Trust in female leadership

But opinions differ about the strength of women-led firms. For the past five years, the European Investment Bank (EIB) has conducted annual climate surveys to better understand international perceptions of climate change.

In its most recent 2022–2023 EIB Climate Survey, one question looked to ascertain levels of trust in female leaders. The survey asked whether work to mitigate climate change would be more effective if women leaders had greater political roles.

Opinions differed sharply between men and women. Across all regions surveyed (EU, UK, US, China, the Middle East and Africa), men were more likely to question the impact of female leadership on climate action.

The EIB reports that less than half of men surveyed in the EU thought that having more female leaders would make a difference, compared to 60% of women. In the UK, 61% of women responded that women leaders would tackle climate change more effectively, but only 38% of men believed the same. Clearly, gender biases continue to hold women back, as illustrated by the Financial Conduct Authority’s recent guidance aimed at mitigating harmful workplace cultures.

Targets or quotas?

But supporting women’s advancement is still a challenge. Last year, the EU issued a new directive to boost women’s participation in senior roles. Across listed companies, it stipulates that women must hold at least 40% of non-executive director positions, or 33% of total director positions (non-executive and executive) by 2026.

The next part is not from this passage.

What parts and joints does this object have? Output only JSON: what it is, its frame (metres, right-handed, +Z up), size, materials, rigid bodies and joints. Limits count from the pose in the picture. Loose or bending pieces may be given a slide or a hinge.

At the board level, some banks are already hitting these targets. For example, in DBRS Morningstar’s September 2023 sample of 63 European banks, women represented 38% of board positions in 2022 — above the 33% target that EU member states must reach within three years. Gender parity at the executive level, however, has not progressed as much.

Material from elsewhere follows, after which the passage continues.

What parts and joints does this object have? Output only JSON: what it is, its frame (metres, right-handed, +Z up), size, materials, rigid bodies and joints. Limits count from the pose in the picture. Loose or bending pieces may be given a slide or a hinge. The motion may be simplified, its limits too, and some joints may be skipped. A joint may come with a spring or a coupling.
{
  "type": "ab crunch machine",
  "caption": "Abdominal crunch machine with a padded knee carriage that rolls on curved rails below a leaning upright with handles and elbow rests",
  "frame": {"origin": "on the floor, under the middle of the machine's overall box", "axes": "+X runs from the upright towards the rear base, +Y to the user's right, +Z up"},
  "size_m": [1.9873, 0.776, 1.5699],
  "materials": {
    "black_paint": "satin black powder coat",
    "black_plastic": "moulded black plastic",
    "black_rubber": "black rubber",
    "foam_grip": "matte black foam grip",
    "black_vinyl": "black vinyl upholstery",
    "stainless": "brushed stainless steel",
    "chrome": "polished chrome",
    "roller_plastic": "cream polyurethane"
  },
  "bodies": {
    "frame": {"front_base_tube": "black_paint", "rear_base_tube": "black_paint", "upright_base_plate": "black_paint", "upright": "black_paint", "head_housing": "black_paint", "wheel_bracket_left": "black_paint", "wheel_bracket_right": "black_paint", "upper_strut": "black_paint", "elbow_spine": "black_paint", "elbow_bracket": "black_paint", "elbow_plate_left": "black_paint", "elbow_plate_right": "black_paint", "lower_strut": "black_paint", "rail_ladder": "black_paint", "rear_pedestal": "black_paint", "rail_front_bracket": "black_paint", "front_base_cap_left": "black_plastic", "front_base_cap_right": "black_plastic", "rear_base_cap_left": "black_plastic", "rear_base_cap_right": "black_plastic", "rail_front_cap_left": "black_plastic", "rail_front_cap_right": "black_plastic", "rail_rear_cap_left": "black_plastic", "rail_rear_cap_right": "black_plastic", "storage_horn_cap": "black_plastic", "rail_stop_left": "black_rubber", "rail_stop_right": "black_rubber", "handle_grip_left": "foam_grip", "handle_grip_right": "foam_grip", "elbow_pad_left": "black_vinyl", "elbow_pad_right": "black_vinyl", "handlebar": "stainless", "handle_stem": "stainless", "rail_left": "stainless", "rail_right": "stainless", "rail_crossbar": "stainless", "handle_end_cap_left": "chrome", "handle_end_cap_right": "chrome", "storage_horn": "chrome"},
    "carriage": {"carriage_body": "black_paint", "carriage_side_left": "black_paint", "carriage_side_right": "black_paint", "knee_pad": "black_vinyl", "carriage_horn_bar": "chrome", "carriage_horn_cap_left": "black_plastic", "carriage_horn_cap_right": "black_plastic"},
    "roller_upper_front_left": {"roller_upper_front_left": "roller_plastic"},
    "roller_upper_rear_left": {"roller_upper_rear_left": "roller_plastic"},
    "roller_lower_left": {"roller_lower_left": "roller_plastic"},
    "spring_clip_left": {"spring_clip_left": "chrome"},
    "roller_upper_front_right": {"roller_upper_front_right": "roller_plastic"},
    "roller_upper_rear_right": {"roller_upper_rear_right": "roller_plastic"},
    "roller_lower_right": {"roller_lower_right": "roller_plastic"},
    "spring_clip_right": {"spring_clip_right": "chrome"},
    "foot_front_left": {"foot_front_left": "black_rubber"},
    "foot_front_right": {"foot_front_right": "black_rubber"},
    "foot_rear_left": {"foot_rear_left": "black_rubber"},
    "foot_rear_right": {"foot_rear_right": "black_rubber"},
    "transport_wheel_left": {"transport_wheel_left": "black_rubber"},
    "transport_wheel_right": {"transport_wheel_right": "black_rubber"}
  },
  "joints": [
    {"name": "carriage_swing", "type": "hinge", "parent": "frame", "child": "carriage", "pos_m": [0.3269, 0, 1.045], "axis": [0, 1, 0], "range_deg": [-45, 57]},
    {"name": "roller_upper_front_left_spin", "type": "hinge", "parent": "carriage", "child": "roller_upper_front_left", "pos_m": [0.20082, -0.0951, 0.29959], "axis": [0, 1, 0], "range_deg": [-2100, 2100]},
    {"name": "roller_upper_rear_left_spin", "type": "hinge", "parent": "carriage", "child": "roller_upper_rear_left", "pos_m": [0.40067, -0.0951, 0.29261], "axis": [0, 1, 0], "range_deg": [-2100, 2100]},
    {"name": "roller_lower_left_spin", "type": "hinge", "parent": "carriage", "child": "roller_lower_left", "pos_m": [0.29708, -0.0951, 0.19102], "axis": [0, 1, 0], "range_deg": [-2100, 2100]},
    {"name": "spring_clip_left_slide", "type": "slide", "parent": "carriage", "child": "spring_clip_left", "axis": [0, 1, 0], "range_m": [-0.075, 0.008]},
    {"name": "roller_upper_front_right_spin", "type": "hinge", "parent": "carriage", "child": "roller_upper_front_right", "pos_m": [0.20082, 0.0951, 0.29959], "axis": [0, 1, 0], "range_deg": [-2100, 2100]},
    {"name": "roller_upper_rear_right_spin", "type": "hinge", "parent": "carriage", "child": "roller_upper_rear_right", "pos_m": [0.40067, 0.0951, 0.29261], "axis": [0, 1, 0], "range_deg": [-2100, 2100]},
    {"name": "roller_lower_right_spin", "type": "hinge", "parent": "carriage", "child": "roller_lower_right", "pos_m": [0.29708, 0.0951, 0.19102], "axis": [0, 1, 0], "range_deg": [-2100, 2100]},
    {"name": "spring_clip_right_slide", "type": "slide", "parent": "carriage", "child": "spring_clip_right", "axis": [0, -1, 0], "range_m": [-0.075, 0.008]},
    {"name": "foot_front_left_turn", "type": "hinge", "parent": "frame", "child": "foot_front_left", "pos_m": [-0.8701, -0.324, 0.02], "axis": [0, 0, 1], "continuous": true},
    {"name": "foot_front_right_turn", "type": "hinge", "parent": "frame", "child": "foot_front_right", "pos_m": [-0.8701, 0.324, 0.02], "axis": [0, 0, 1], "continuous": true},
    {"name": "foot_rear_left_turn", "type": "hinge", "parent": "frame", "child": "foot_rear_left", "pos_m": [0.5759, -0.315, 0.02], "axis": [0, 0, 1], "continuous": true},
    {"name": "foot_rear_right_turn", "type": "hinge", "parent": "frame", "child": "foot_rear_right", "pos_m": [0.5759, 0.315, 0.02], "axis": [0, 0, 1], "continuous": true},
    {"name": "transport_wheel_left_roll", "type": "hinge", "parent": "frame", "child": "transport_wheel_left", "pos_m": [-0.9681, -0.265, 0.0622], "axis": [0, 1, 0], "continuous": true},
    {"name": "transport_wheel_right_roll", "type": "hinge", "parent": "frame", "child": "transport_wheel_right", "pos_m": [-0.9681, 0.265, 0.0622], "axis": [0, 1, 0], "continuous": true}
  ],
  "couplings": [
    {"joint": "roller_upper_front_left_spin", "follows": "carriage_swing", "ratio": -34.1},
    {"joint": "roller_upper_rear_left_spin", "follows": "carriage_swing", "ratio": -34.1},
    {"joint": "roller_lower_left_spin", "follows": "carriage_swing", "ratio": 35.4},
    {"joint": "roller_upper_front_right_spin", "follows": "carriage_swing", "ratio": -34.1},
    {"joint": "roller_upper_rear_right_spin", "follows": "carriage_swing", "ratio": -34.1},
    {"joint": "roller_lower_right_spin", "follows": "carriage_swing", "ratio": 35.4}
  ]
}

DBRS Morningstar suggests that national gender quotas — which have mostly focused on representation at the board level — should be expanded to include senior leadership roles as well.

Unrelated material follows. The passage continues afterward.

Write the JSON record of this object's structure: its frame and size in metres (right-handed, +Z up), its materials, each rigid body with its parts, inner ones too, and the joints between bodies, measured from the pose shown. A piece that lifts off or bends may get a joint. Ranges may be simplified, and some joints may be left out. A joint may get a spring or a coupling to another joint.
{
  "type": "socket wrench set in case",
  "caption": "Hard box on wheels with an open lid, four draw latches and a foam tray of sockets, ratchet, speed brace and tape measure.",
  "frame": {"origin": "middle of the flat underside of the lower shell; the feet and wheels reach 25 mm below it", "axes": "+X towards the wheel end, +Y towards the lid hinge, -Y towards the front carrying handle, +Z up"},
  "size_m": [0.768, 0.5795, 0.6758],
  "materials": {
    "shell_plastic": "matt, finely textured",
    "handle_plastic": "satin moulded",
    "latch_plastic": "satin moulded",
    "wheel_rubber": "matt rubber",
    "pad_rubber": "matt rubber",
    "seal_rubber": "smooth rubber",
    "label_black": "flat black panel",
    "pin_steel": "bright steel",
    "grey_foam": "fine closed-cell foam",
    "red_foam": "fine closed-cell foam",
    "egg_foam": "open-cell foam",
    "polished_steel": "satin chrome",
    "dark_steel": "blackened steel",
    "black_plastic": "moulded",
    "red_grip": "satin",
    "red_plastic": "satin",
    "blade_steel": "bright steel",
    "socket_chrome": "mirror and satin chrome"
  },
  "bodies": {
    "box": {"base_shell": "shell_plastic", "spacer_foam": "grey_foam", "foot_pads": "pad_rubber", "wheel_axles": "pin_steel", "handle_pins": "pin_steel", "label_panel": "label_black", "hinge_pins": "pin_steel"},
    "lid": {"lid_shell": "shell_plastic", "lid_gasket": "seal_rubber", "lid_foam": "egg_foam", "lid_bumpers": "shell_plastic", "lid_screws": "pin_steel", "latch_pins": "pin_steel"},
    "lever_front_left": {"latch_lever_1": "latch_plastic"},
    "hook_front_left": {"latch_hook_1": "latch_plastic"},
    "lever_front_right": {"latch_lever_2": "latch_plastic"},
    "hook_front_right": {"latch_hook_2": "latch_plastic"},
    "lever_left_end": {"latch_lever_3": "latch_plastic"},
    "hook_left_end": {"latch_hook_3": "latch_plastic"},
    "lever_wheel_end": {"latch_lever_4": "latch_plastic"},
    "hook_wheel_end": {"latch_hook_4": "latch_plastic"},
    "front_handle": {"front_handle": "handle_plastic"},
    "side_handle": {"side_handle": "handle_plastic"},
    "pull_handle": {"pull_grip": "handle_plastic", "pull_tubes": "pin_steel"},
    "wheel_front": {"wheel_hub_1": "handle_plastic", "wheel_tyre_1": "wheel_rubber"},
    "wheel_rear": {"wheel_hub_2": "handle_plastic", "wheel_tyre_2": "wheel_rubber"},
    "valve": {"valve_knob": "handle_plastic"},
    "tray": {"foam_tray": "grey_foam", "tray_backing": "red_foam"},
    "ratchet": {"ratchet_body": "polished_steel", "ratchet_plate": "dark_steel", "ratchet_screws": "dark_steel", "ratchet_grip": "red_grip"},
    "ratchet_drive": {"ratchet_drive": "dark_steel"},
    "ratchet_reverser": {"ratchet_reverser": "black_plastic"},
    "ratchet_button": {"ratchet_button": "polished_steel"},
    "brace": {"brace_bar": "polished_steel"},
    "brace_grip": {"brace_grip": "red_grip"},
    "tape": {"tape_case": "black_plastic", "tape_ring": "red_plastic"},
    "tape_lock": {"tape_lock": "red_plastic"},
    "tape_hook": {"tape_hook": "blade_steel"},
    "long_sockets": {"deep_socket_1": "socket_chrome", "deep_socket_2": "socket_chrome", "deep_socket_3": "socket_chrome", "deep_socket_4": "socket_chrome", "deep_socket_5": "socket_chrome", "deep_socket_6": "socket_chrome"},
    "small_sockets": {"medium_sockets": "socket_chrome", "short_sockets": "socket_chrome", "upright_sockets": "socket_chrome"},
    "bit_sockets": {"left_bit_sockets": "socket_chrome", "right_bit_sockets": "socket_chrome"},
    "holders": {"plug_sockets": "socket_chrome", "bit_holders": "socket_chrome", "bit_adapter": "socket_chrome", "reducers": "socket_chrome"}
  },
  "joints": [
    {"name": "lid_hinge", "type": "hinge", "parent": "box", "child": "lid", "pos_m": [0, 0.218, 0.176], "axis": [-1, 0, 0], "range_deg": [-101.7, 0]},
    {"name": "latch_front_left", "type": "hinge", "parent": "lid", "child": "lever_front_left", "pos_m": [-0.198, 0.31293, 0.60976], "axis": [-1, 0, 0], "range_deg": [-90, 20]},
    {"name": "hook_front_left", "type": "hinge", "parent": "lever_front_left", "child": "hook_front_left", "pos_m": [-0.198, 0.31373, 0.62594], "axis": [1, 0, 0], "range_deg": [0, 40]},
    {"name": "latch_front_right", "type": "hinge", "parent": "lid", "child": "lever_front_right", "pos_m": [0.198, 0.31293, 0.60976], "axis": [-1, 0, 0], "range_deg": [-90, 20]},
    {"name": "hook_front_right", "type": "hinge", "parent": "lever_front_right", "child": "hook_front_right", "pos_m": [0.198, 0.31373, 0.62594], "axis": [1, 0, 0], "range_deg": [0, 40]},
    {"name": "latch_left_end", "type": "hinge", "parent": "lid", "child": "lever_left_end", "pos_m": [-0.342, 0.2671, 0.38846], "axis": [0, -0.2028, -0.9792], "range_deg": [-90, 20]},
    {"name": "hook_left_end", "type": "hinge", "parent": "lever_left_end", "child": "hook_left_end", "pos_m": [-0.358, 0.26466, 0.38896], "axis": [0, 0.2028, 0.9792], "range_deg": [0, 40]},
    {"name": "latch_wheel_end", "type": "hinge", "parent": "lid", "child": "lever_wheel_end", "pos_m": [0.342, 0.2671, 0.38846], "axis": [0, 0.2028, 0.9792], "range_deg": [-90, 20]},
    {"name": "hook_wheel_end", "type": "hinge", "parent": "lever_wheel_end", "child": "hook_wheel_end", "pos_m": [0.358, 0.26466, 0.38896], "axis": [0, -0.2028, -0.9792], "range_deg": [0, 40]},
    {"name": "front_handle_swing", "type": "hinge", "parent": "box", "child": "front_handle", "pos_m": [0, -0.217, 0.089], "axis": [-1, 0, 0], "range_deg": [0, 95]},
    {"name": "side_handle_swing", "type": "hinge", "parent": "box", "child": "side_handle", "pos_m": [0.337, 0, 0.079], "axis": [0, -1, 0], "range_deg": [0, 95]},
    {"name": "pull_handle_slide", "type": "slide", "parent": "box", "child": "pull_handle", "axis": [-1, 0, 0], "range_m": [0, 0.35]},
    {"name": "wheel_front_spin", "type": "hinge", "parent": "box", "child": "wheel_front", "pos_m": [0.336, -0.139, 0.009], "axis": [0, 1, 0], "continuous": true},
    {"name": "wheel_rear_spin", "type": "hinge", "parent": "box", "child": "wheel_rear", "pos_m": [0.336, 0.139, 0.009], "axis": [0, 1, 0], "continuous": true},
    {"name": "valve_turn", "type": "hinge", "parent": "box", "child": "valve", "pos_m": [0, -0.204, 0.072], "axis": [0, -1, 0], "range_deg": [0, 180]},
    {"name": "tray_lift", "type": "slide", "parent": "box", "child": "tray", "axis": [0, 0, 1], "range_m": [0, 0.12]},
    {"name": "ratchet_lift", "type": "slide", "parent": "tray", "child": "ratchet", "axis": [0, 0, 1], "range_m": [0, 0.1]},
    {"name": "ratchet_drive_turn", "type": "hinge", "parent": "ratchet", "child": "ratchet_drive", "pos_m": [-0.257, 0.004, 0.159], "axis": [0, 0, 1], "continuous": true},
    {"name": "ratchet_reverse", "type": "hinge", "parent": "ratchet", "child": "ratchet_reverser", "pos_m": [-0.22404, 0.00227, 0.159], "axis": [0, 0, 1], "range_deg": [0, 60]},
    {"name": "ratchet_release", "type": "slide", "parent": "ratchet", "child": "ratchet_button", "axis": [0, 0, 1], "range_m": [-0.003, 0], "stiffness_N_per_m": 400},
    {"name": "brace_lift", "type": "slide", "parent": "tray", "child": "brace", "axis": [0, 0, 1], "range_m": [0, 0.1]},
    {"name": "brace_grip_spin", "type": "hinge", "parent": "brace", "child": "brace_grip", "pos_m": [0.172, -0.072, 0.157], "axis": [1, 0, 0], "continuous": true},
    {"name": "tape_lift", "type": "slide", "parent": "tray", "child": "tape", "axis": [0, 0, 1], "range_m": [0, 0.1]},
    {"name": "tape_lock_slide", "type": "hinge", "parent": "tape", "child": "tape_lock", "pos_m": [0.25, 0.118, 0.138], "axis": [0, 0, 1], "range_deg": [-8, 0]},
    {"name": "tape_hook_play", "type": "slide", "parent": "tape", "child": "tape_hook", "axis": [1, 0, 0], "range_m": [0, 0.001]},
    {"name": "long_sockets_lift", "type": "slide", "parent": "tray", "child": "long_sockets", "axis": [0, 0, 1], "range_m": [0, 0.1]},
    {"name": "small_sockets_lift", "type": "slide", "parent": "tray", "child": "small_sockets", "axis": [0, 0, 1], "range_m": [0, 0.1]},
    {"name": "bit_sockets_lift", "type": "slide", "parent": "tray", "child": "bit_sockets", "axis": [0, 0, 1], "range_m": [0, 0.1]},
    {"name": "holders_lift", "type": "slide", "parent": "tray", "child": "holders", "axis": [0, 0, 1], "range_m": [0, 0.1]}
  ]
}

Use metrics, set a goal, make an objective, and then you will make progress.

Kristen Anderson

European Women on Boards (EWOB), a Brussels-based not-for-profit promoting gender equality in decision-making, lobbied for the EU’s new gender balance directive to be brought into force after a decade of delay. EWOB CEO Kristen Anderson says relying on countries’ and banks’ voluntary methods alone is not enough.

“The word ‘quota’ has got a lot of negative connotations for some,” Ms Anderson says. “But a business would not spend €20m on a new product and just say ‘do it whenever you have time, I’m not going to ask you how it’s going and I’m not going to have any goals or measure anything’. Diversity is the same: use metrics, set a goal, make an objective, and then you will make progress,” she continues.

BNP Paribas opted for numerical targets instead of quotas, says Caroline Courtin, head of diversity and inclusion at the French bank. This method has proved successful: in 2015, BNP Paribas had just 5% of women at the executive committee level. Today, that figure stands at 33%. This reflects changes in French legislation, which now requires companies to increase the share of women in senior executive roles to more than 30% by 2028 and 40% by 2031.

But these targets are still only the first step. “Having numerical goals is not sufficient on its own; it must be supported by a robust plan. In that plan there needs to be a succession plan and a strong pipeline, detailing all of the action required. Without this, you cannot reach the objective,” Ms Courtin says.

Leadership on boards

Improving gender diversity relies on committed leadership, accountability and metrics, and engagement at all levels, Ms Anderson says. “It doesn't necessarily have to be the CEO, of course, but someone that has visibility and is vocally saying ‘this is important, this will happen’,” she says.

Norwegian bank DNB has both a female CEO and a senior leadership team made up of at least 40% women. Viktoria Ytterland, head of people development at DNB, says gender equality, and the work culture required to support it, is the norm within the bank.

“It has been important to me to have great female role models and female executives in DNB,” Ms Ytterland says. “Women are at every management level — CEO, [chief financial officer], even the chair of the board, and so on — we have a lot of great role models internally.

“I have worked at the executive level within DNB for five years. We breathe [gender diversity],” she adds. “It’s just a part of DNB’s cultural journey.”

Diversity targets must not be viewed as solely the purview of the human resources department, Ms Anderson says. Employee resource groups or affinity groups — typically groups that work on certain areas of culture change to develop inclusion — can enable a “wave of change”, she says. “Once the wave gets going, it’s pretty much the momentum that can carry a lot of change.”

Still, the Official Monetary and Financial Institution Forum’s Gender Balance Index 2023 estimates that it could take more than a century to achieve parity between men and women in governor or chief executive positions at central banks and financial institutions.

It is clear that robust gender strategies are essential to attract, retain and promote female talent, which, in turn, ensure firms’ long-standing economic performance and climate resilience. While the EU directive is not going to solve all of European banks’ gender inequality issues, Ms Anderson says, it can be the first, crucial step in making progress.